Кирилл Кондрашин рассказывает о музыке и жизни (Ражников) - страница 22


Молодой музыкант в театральной Москве

В. Р. Вы бывали, очевидно, и в других театрах?

К. К. Москва 30-х годов — это расцвет разных театров. Скажем, студия Завадского помещалась тогда в подвальчике на Сретенке в Малом Головановском переулке. Довольно-таки, очень своеобразные спектакли шли в театре Вахтангова. Сам Вахтангов скончался уже давно, но в театре работали интереснейшие актеры, продолжатели его линии: до сих пор здравствующий Захава, недавно скончавшийся Рубен Николаевич Симонов и другие. Это театр, который имел свою физиономию. Кстати, помню там отличного, совершенно первоклассного актера-любовника. Пожалуй, лучшего актера и красавца не помню. Это брат Нины Львовны Дорлиак. Он очень рано скончался, как-то нелепо, трагично, буквально в два-три дня. Но я его помню в спектакле «Утраченные иллюзии» по Бальзаку. Это был такой Растиньяк! Невероятной красоты и мастерства. Помню старую «Турандот» со Щукиным и Симоновым…

В. Р. Вы, наверное, уже тогда начали оформлять свои впечатления, сравнивать…

К. К. Я начал ходить по театрам и мне была интересна разница между ними. Они все были замечательно разными. И как горько было быть свидетелем того, как эти театры начали разгонять и уничтожать. Все это было на моей памяти и началось со МХАТа-второго в 1936 году. Появилась статья, противопоставляющая МХАТ первый второму. По-моему, тогда было четыре МХАТа. Студия Завадского считалась четвертым МХАТом, третьим была студия, не помню чья (какое-то крупное имя), но потом во что-то это вылилось. Эта студия помещалась там, где сейчас коктейль-холл. Тогда этого здания напротив телеграфа не было, только перед войной был построен коктейль-холл. Тверская была узкой, во дворе стояло маленькое театральное помещение. Как сейчас помню, туда входило человек двести, не больше, а на сцену в десять метров можно было пройти только через зрительный зал, и артисты в третьем действии шествовали через всю аудиторию в пальто и калошах. И вот появилась разгромная статья (Михаил Чехов к тому времени уже эмигрировал), мол, все это профанация традиций Станиславского, традиций МХАТа, что МХАТ может быть только один, одного направления.

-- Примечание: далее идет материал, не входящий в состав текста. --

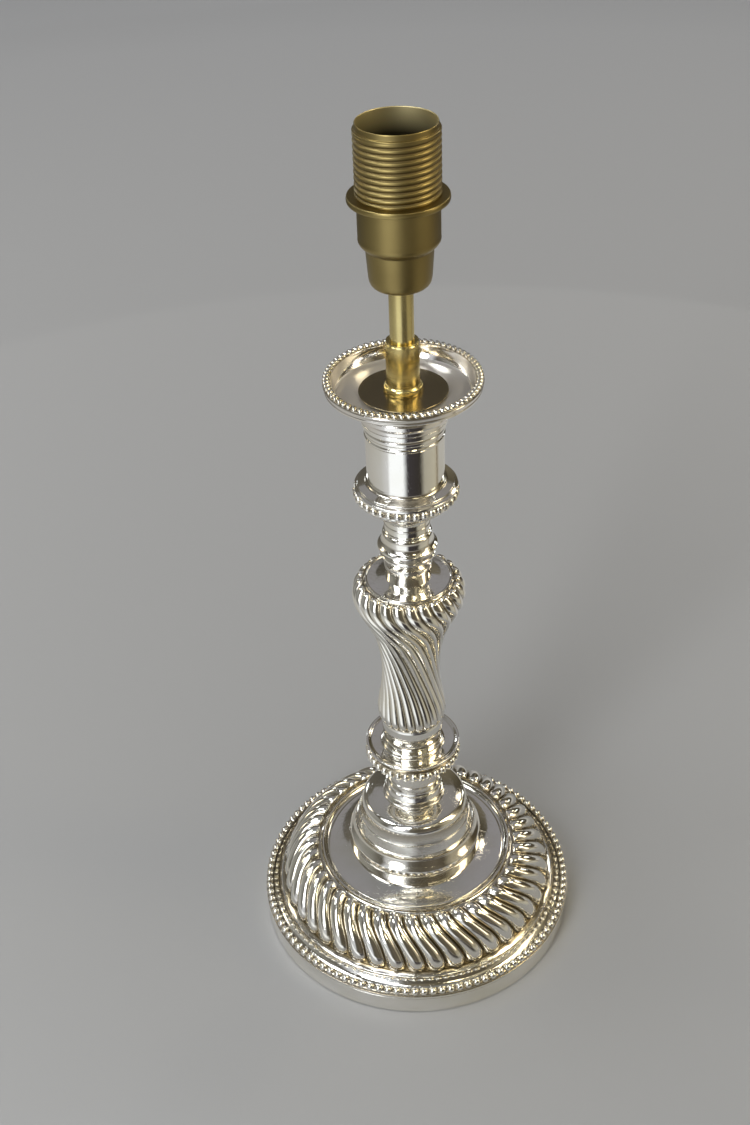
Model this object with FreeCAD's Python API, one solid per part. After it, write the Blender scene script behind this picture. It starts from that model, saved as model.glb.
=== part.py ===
import FreeCAD
import Part
import math
import os

# Candle lamp: a silver-plated baluster candlestick that carries a brass lampholder.
# The front faces -Y, +Z is up and the origin is the middle of the underside. Millimetres.
# Turned pieces are closed outlines of (radius, height) corners, turned about Z. A third
# number in a corner makes the stretch that ends there an arc: it is the arc's rise over
# half its chord, and a positive one swells to the right of the way travelled.

os.makedirs("parts", exist_ok=True)

# All pieces
overrun = 3.0           # how far a cutting solid runs past what it cuts
sheet = 0.9             # wall of the silver-plated sheet
slip = 0.1              # radial clearance of a piece that slides or turns in another
air = 0.3               # clearance of pieces that lie side by side
wire_r = 3.5            # bore up the stem for the two wires

# Foot
foot_r = 67.35          # plinth and flange
felt_t = 1.2            # felt pad
felt_proud = 0.3        # how far the felt stands below the plinth
cover_t = 1.0           # sheet cover under the ballast
plinth_h = 8.4          # plain wall of the plinth
flange_t = 1.2          # flange on the plinth
bead_d = 3.3            # bead border on the flange
well_r = 38.5           # flat well round the pedestal
well_rise = 21.3        # well above the flange
gadroon_lobes = 42      # swirling lobes between the well and the flange
gadroon_depth = 2.0     # grooves between the lobes
gadroon_sweep = 12.0    # degrees by which a lobe turns on its way out
ballast_bore_r = 8.0
cover_screw_r = 1.5
cover_screw_l = 8.0
cover_screws = 3
bushing_r = 2.8         # sleeve where the wires leave the foot
bushing_bore_r = 2.2
bushing_l = 9.0

# Pedestal
pedestal_r = 29.0       # widest part of the bell
bell_h = 31.7           # bell, from the well to its top
neck_r = 11.0           # neck over the bell
neck_h = 21.1

# Saucer knop
saucer_h = 17.3
saucer_r = 19.3         # thin lip of the saucer
saucer_bead_d = 3.1     # bead border under the lip
waist_r = 12.5          # collar where the vase meets the knop

# Vase
vase_collar_h = 5.0     # plain collar below the lobes
vase_h = 71.4           # from the collar to the plate on top
vase_r = 21.8           # widest point of the lobes
lobes = 24
lobe_depth = 1.15       # grooves at the widest point
lobe_sweep = 102.0      # degrees by which a lobe turns on its way down
lobe_start = 1.0        # angle of a lobe's upper end from the +X axis

# Upper knop
knop_h = 27.5
knop_foot_r = 8.7       # neck on the plate of the vase
knop_r = 11.4           # flange round the middle
knop_neck_r = 8.5       # neck below the candle socket

# Candle socket
socket_base_h = 14.4    # moulded underside, from the neck to the bead border
socket_lip_r = 18.95
socket_bead_d = 3.4
socket_r = 14.2         # plain cylinder
socket_h = 27.9         # from the lip to the top ring
cup_depth = 26.0
cup_r = 12.9            # bore of the socket

# Drip pan
pan_r = 28.1            # rim
pan_foot_h = 8.5        # cavetto under the pan
pan_floor_t = 1.2
pan_rise = 5.6          # rim above the floor
pan_bead_d = 3.1
nozzle_l = 22.0         # sleeve that drops into the socket

# Fitting in the nozzle
disc_r = 15.8
disc_t = 1.0
plug_l = 14.0
nut_r = 7.0             # across the corners
nut_t = 4.0
riser_r = 4.25
riser_bore_r = 3.25
riser_below = 1.5       # thread below the nut
ferrule_h = 19.2
ferrule_r = 5.87
ferrule_foot_r = 7.0
riser_show = 20.0       # bright tube between the ferrule and the lampholder

# Lampholder
cap_neck_h = 13.9       # narrow lower part of the cap
cap_neck_r = 11.4
cap_h = 29.5            # cap, up to the skirt's flange
cap_r = 13.6
cap_wall = 1.35
cap_floor_t = 4.5
cap_thread_l = 6.2      # neck of the cap inside the skirt
grub_r = 1.25
skirt_h = 25.7          # skirt above the cap
skirt_thread_r = 14.0   # thread for a shade ring
skirt_bore_r = 12.95
skirt_lead_r = 13.3     # plain lead above the thread
skirt_lead_l = 2.2
skirt_flange_r = 16.8
skirt_flange_t = 1.9
skirt_foot_t = 0.3
skirt_lip_t = 1.0       # lip that holds the insert down
skirt_lip_w = 1.6

# Porcelain insert and contacts
shell_r = 7.0           # inside radius of the screw shell
shell_t = 0.4
shell_l = 16.5
insert_floor_t = 2.5
insert_ledge_w = 1.8      # ledge that the screw shell stands on
insert_recess_h = 3.2   # room for the screws under the floor
key_w = 2.0             # key in the cap that keeps the insert from turning
key_h = 0.8
button_r = 2.2          # head of the centre contact
button_t = 1.2
button_stem_r = 1.2
button_travel = 1.2
terminal_r = 1.7
terminal_t = 1.1

# Heights of the seats, from the table up
z_felt = felt_t
z_cover = z_felt + cover_t
z_plinth = felt_proud
z_flange = z_plinth + plinth_h
z_border = z_flange + flange_t
z_well = z_border + well_rise
z_bell = z_well + bell_h
z_saucer = z_bell + neck_h
z_collar = z_saucer + saucer_h
z_vase = z_collar + vase_collar_h
z_knop = z_vase + vase_h
z_socket = z_knop + knop_h
z_lip = z_socket + socket_base_h
z_pan = z_lip + socket_h
z_floor = z_pan + pan_foot_h
z_disc = z_floor + pan_floor_t
z_ferrule = z_disc + disc_t
z_riser = z_ferrule + ferrule_h
z_cap = z_riser + riser_show
z_shelf = z_cap + cap_neck_h + cap_wall
z_skirt = z_cap + cap_h
z_insert_top = z_skirt + cap_thread_l + air
z_insert_floor = z_shelf + insert_recess_h
z_chamber = z_insert_floor + insert_floor_t
z_shell = z_chamber + button_travel + button_t + air


def between(start, end, share):
    """Value a share of the way from start to end."""
    return start + (end - start) * share


def spread(inner, outer, low, high, shares):
    """Corners at shares of the way from one radius to another and one height to another."""
    corners = []
    for radius_share, height_share, *bulge in shares:
        corners.append((between(inner, outer, radius_share), between(low, high, height_share), *bulge))
    return corners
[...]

И МХАТ-2 закрыли. Все актеры были направлены по разным местам. Станиславский взял к себе очень многих, в том числе Берсеньева, Готовцева; многих других распределили в другие театры — Бирман, Гиацинтову… Помещение МХАТа-2 передали Детскому театру. Когда-то он назывался театром Солодовникова, и я там бывал. Помню выездные спектакли Большого театра, помню «Евгения Онегина». Всюду были театры, разные театры. После МХАТа-второго начался разгром. Театр Завадского сослали в Ростов. Перед ним была поставлена дилемма: «Или мы закрываем театр, или вы переезжаете в Ростов». В Ростове выстроили новое здание — конюшню, во время войны оно сгорело (до сих пор еще не реставрировали). Завадский переехал в Ростов. Вся труппа поехала с ним. Марецкая в течение пяти лет, почти до самой войны, была там. Насколько я знаю, в Ростове театр встретили очень хорошо, но ему пришлось перестраивать даже все свои творческие принципы, потому что предлагалась гигантомания… — зал на три тысячи мест с колоссальной сценой, но плохой акустикой.